The series is set in Salt Lake City and follows Bill Henrickson, a fundamentalist Mormon. He practices polygamy, having Barbara, Nicki and Margie as his wives. The series charts the family's life in and out of the public sphere in their suburb, as well as their associations with a fundamentalist compound in the area. In the episode, Bill takes his family on a road trip to Hill Cumorah, New York.

The episode received critical acclaim, who praised its single storyline, performances and themes, with many naming it as one of the best episodes of the series. TV Guide ranked the episode No. 93 in its 2009 list of "TV's Top 100 Episodes of All Time".

==Plot==
The Henricksons embark on a journey towards Hill Cumorah, New York, to attend the Hill Cumorah Pageant and where Bill (Bill Paxton) plans to bury a family time capsule for their future generations. Margie (Ginnifer Goodwin) has brought her mother's ashes in an urn, hoping they can leave them with her uncle within a few miles.

While stopping to visit Carthage Jail, Bill corrects the tour guide on details regarding the death of Joseph Smith. At their rooms, Nicki (Chloë Sevigny) and Bill try to have sex, only to be interrupted by Margie in a bikini, which ruins the experience for Nicki. At her bedroom, a naked Margie walks in just as Ben (Douglas Smith) is also naked, causing an embarrassing encounter. The following day, Nicki and Barbara (Jeanne Tripplehorn) accompany Margie in visiting her uncle, and she inadvertedly reveals that Bill uses Viagra. They reach the house, but Margie decides to keep the ashes when they insult her mother. During this, Sarah (Amanda Seyfried) tells Ben that she plans to raise the baby with Heather in Arizona, worrying Ben as he does not believe Heather is adequate.

Bill visits Jerry (Robert Beltran) at his casino to discuss their partnership. During this, Teenie (Jolean Wejbe) runs into a baptist (Charlie Robinson) and tries to convert him to Mormonism. The baptist turns aggressive, and questions Bill's lifestyle. Margie accidentally drops her mother's ashes in the street, as she was distracted by a note that Ben gave her where he professes his love for her. After baptizing Barbara, the family prepares to leave for the pageant. However, Bill is accidentally left behind in the woods cleaning the time capsule. He is forced to walk until a car finally picks up and reaches the family's hotel.

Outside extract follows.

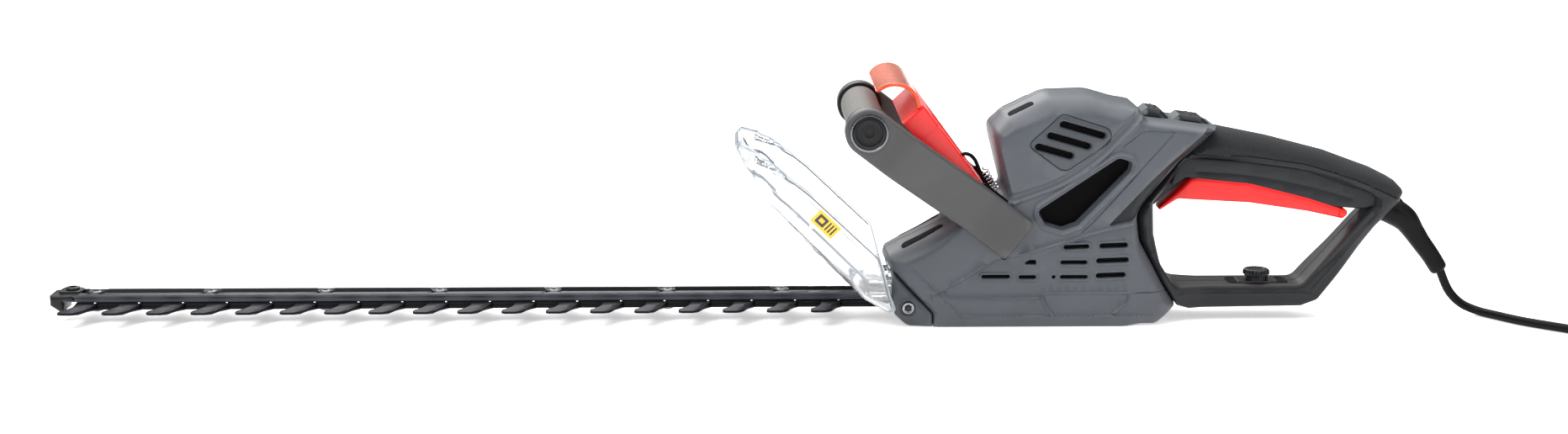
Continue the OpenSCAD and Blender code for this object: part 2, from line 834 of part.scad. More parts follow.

At the hotel, Barbara discovers Nicki's birth control pills and thinks Sarah is using them. She confronts Sarah, causing her to flee. When Teenie confronts Margie over Ben's note, Margie herself confronts Ben to reiterate they are just family. Bill arrives and as he consoles Barbara, Nicki finally reveals that the pills are hers and that she has been using it for four years. This infuriates Bill, as Nicki has ruined plans for their family. Despite the chaos, Bill still gets his family to bury the capsule in Hill Cumorah. As he prays, the family leaves for the pageant. Bill expresses doubts and uncertainty to God, claiming he is lost. Behind him, an actor playing Angel Moroni is seen performing in the sky. That night, Nicki discovers that Sarah has miscarried her baby. The following day, Nicki and Sarah tell the family of the miscarriage, and they comfort Sarah.

==Production==
===Development===
The episode was written by Melanie Marnich, and directed by consulting producer Dan Attias. This was Marnich's first writing credit, and Attias' third directing credit.

==Reception==
===Critical reviews===
"Come, Ye Saints" received critical acclaim. Amelie Gillette of The A.V. Club gave the episode an "A–" grade and wrote, "In addition to being thoroughly juicy, last night's episode was a great one. In a dense, thorny show like Big Love, where even the subplots have subplots, it was a refreshing change of pace to spend fifty-five minutes almost entirely with the Henricksons."

Alan Sepinwall wrote, "There are episodes of Big Love that I largely suffer through to get to the good stuff. This one (not just the family scenes, but moments like Charles Robinson's cameo as the angry preacher) was all good stuff, from start to finish." Nick Catucci of Vulture wrote, "For a minute there, it looked like Ben might get road head from the one wife who still turns Bill on. And for chrissakes, Nicki put him in a cardigan (like the lawyer's) to get hot. That angel at the end, the only thing rising around here? We're not sure Dustin would have gone with such an obvious metaphor."

Emily St. James of Slant Magazine wrote, "“Come, Ye Saints” has a lot going on, but it never feels overstuffed as some other episodes have this season, perhaps because it doesn't try to shove in a plot at the Juniper Creek compound. It moves with a calm grace of its own as the characters retrace the steps of their ancestors, chased across the country and into the wilderness by angry mobs aplenty. It's a deeply moving tribute to the idea that a big family can be both a hindrance and, in times of trial, a salvation. It's easily Big Loves best episode ever, and, if we're being honest, one of the best television episodes I've seen in a long, long time." Mark Blankenship of HuffPost wrote, ""Come, Ye Saints" is never about power. Instead, playwright Melanie Marnich, writing her first segment for the series, undoes some of the biggest secrets in the Henrickson family. And when they're out in the open, secrets just aren't powerful anymore. When secrets are out in the open, everyone is vulnerable, so everyone is on an equal playing field. Everyone realizes they need each other to survive."

Dan Attias submitted this episode for consideration for Outstanding Directing for a Drama Series, while Melanie Marnich submitted it for Outstanding Writing for a Drama Series at the 61st Primetime Emmy Awards.

The episode was named among the best TV episodes of 2009. The Futon Critic named it the ninth best TV episode, TIME named it the third best, and Entertainment Weekly ranked it first.